▶ **Exercise aim**: Work out how many lines hold the string "that". The answer is a single number, nothing more.
## START Given material
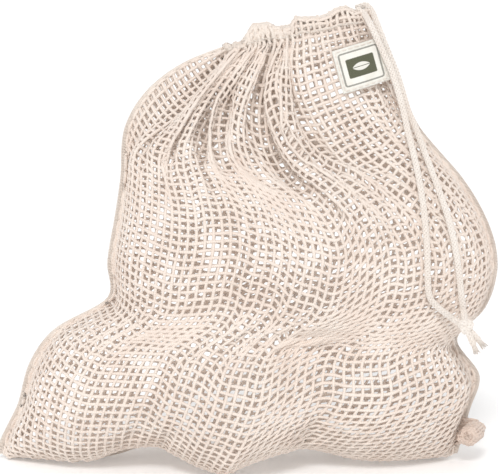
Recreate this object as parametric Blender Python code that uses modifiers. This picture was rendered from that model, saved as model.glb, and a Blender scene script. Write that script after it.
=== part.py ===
"""A mesh produce bag: a flat cotton net bag that stands filled, its top hem gathered on a drawcord.

Metres, +Z up. X runs across the bag's width and -Y is the front, which carries the label.
The origin is on the floor under the middle of the bag. The soft pieces are plain closed shells with
the bag's true outer form, its produce hollow and its mouth; the net, hem and cord are lofted from the
same few sections, so that every piece follows the one surface.
"""

import math

import bpy
import numpy as np
from mathutils import Vector

MM = 0.001
FRONT = -1
BACK = 1

# Cloth and cord sizes
NET_THICKNESS = 1.6 * MM
SEAM_RADIUS = 1.5 * MM
SEAM_REST = SEAM_RADIUS * math.cos(math.pi / 6)  # its six-sided section rests on one flat
PANEL_EDGE = 2.2 * MM  # half the slit between the two panels, which the seams close
NEIGHBOUR_GAP = 0.4 * MM
CORD_RADIUS = 1.6 * MM
HIDDEN_CORD_RADIUS = 1.4 * MM  # squeezed a little inside the channel
THREAD_RADIUS = 0.4 * MM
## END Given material
▶ **Final answer**: 3